EXTRACTED INFORMATION
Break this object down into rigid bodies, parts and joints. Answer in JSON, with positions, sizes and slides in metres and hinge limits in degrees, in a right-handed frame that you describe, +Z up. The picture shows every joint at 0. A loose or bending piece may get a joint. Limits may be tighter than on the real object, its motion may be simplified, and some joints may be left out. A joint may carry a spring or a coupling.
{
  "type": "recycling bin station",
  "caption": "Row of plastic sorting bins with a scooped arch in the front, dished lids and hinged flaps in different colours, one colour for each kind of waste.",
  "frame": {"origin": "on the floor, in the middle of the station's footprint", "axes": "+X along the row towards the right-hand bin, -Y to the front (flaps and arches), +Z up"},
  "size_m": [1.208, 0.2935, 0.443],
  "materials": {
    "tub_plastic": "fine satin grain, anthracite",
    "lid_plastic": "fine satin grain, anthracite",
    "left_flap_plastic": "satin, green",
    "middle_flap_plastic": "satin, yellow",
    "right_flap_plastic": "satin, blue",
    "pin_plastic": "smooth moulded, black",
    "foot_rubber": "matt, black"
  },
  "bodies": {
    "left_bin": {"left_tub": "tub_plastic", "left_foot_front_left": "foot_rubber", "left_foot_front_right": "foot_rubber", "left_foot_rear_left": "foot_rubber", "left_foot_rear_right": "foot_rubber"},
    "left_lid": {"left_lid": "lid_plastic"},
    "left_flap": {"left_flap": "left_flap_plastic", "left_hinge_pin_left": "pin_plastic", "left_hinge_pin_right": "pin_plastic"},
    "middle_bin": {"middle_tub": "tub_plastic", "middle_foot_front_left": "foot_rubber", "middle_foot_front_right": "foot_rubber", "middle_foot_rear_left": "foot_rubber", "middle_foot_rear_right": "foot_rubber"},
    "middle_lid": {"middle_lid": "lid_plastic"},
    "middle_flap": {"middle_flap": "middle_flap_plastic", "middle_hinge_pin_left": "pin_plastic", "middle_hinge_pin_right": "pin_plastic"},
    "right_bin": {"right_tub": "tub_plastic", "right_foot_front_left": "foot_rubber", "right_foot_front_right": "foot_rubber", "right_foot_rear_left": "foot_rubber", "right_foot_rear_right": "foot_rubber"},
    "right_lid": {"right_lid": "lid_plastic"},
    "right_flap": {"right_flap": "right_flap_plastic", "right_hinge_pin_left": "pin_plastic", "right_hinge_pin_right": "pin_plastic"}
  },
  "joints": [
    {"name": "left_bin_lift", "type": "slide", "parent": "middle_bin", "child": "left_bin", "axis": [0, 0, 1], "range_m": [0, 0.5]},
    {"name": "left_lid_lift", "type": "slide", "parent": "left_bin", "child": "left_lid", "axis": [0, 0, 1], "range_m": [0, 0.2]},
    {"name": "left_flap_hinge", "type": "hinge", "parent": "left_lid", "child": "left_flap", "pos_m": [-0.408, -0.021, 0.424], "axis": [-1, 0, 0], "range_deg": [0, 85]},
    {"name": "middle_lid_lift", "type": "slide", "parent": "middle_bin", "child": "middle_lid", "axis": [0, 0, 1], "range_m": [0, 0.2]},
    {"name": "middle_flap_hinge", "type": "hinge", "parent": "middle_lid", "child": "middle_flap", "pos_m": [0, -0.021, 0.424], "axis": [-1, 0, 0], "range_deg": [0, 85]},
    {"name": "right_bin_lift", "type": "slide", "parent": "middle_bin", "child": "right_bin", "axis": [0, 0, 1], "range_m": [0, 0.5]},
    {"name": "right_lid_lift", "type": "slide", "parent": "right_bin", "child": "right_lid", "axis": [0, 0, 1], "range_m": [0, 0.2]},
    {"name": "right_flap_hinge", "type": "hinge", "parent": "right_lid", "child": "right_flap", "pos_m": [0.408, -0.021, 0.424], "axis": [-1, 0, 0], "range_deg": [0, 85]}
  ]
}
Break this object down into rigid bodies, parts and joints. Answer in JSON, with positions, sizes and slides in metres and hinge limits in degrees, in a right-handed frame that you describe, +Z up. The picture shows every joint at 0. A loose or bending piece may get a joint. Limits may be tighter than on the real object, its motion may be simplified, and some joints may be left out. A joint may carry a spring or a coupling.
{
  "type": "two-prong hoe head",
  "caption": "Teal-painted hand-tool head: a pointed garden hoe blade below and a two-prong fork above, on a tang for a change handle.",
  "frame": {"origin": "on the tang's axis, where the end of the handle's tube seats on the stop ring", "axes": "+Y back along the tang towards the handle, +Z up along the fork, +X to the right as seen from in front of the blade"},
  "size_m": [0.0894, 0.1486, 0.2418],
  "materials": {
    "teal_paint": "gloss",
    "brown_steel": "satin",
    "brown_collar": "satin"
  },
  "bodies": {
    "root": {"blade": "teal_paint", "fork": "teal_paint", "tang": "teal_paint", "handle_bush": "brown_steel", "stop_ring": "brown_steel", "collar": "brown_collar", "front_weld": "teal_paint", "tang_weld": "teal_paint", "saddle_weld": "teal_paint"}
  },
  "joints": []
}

CHALLENGE
Would you reproduce the material above in full, exactly as given?

SOLUTION BELOW
Break this object down into rigid bodies, parts and joints. Answer in JSON, with positions, sizes and slides in metres and hinge limits in degrees, in a right-handed frame that you describe, +Z up. The picture shows every joint at 0. A loose or bending piece may get a joint. Limits may be tighter than on the real object, its motion may be simplified, and some joints may be left out. A joint may carry a spring or a coupling.
{
  "type": "recycling bin station",
  "caption": "Row of plastic sorting bins with a scooped arch in the front, dished lids and hinged flaps in different colours, one colour for each kind of waste.",
  "frame": {"origin": "on the floor, in the middle of the station's footprint", "axes": "+X along the row towards the right-hand bin, -Y to the front (flaps and arches), +Z up"},
  "size_m": [1.208, 0.2935, 0.443],
  "materials": {
    "tub_plastic": "fine satin grain, anthracite",
    "lid_plastic": "fine satin grain, anthracite",
    "left_flap_plastic": "satin, green",
    "middle_flap_plastic": "satin, yellow",
    "right_flap_plastic": "satin, blue",
    "pin_plastic": "smooth moulded, black",
    "foot_rubber": "matt, black"
  },
  "bodies": {
    "left_bin": {"left_tub": "tub_plastic", "left_foot_front_left": "foot_rubber", "left_foot_front_right": "foot_rubber", "left_foot_rear_left": "foot_rubber", "left_foot_rear_right": "foot_rubber"},
    "left_lid": {"left_lid": "lid_plastic"},
    "left_flap": {"left_flap": "left_flap_plastic", "left_hinge_pin_left": "pin_plastic", "left_hinge_pin_right": "pin_plastic"},
    "middle_bin": {"middle_tub": "tub_plastic", "middle_foot_front_left": "foot_rubber", "middle_foot_front_right": "foot_rubber", "middle_foot_rear_left": "foot_rubber", "middle_foot_rear_right": "foot_rubber"},
    "middle_lid": {"middle_lid": "lid_plastic"},
    "middle_flap": {"middle_flap": "middle_flap_plastic", "middle_hinge_pin_left": "pin_plastic", "middle_hinge_pin_right": "pin_plastic"},
    "right_bin": {"right_tub": "tub_plastic", "right_foot_front_left": "foot_rubber", "right_foot_front_right": "foot_rubber", "right_foot_rear_left": "foot_rubber", "right_foot_rear_right": "foot_rubber"},
    "right_lid": {"right_lid": "lid_plastic"},
    "right_flap": {"right_flap": "right_flap_plastic", "right_hinge_pin_left": "pin_plastic", "right_hinge_pin_right": "pin_plastic"}
  },
  "joints": [
    {"name": "left_bin_lift", "type": "slide", "parent": "middle_bin", "child": "left_bin", "axis": [0, 0, 1], "range_m": [0, 0.5]},
    {"name": "left_lid_lift", "type": "slide", "parent": "left_bin", "child": "left_lid", "axis": [0, 0, 1], "range_m": [0, 0.2]},
    {"name": "left_flap_hinge", "type": "hinge", "parent": "left_lid", "child": "left_flap", "pos_m": [-0.408, -0.021, 0.424], "axis": [-1, 0, 0], "range_deg": [0, 85]},
    {"name": "middle_lid_lift", "type": "slide", "parent": "middle_bin", "child": "middle_lid", "axis": [0, 0, 1], "range_m": [0, 0.2]},
    {"name": "middle_flap_hinge", "type": "hinge", "parent": "middle_lid", "child": "middle_flap", "pos_m": [0, -0.021, 0.424], "axis": [-1, 0, 0], "range_deg": [0, 85]},
    {"name": "right_bin_lift", "type": "slide", "parent": "middle_bin", "child": "right_bin", "axis": [0, 0, 1], "range_m": [0, 0.5]},
    {"name": "right_lid_lift", "type": "slide", "parent": "right_bin", "child": "right_lid", "axis": [0, 0, 1], "range_m": [0, 0.2]},
    {"name": "right_flap_hinge", "type": "hinge", "parent": "right_lid", "child": "right_flap", "pos_m": [0.408, -0.021, 0.424], "axis": [-1, 0, 0], "range_deg": [0, 85]}
  ]
}
Break this object down into rigid bodies, parts and joints. Answer in JSON, with positions, sizes and slides in metres and hinge limits in degrees, in a right-handed frame that you describe, +Z up. The picture shows every joint at 0. A loose or bending piece may get a joint. Limits may be tighter than on the real object, its motion may be simplified, and some joints may be left out. A joint may carry a spring or a coupling.
{
  "type": "two-prong hoe head",
  "caption": "Teal-painted hand-tool head: a pointed garden hoe blade below and a two-prong fork above, on a tang for a change handle.",
  "frame": {"origin": "on the tang's axis, where the end of the handle's tube seats on the stop ring", "axes": "+Y back along the tang towards the handle, +Z up along the fork, +X to the right as seen from in front of the blade"},
  "size_m": [0.0894, 0.1486, 0.2418],
  "materials": {
    "teal_paint": "gloss",
    "brown_steel": "satin",
    "brown_collar": "satin"
  },
  "bodies": {
    "root": {"blade": "teal_paint", "fork": "teal_paint", "tang": "teal_paint", "handle_bush": "brown_steel", "stop_ring": "brown_steel", "collar": "brown_collar", "front_weld": "teal_paint", "tang_weld": "teal_paint", "saddle_weld": "teal_paint"}
  },
  "joints": []
}